Stir the sugar, mirin, and 1 teaspoon salt into the softened kōji. It should look like a thick, pale porridge, sticky enough to cling to a spoon. Slip in the konbu and the chile if using. The konbu gives quiet depth, and the chile keeps the sweetness from feeling flat.
Lift the daikon from its brine. Rinse it quickly under cold water, then pat it very dry with a clean towel. Do not soak it. A quick rinse removes harsh surface salt; soaking would put back the water you just worked to draw out.
Spread a little kōji mixture in the bottom of a clean glass or enamel container. Lay in the daikon, packing kōji between and over every piece so no bare patches remain. Press plastic wrap or a piece of clean parchment directly onto the surface, then cover the container. The close contact keeps the daikon evenly seasoned and limits drying at the edges.
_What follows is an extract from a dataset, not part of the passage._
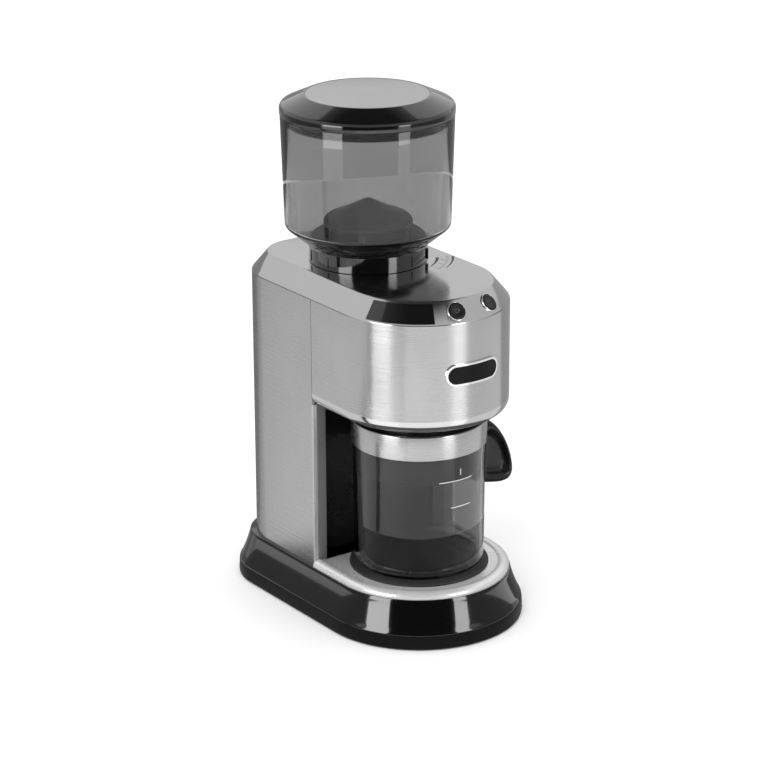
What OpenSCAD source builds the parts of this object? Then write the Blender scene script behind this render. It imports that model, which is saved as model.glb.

Refrigerate for 3 to 5 days, turning the daikon once a day with clean hands or tongs. The pickle is ready when the flesh is pale ivory, lightly flexible, and sweet-salty through the center with a clean daikon bite still present. If the kōji smells sharply alcoholic or sour, you have let warmth do too much talking.
Wipe off most of the kōji paste, leaving only a thin sheen. Slice the daikon crosswise into pieces about 5mm thick and arrange three, five, or seven slices in a small dish. Serve cold or cool beside rice, grilled fish, or a celebration meal. It should be crisp under the teeth, sweet at first, then cleanly salty.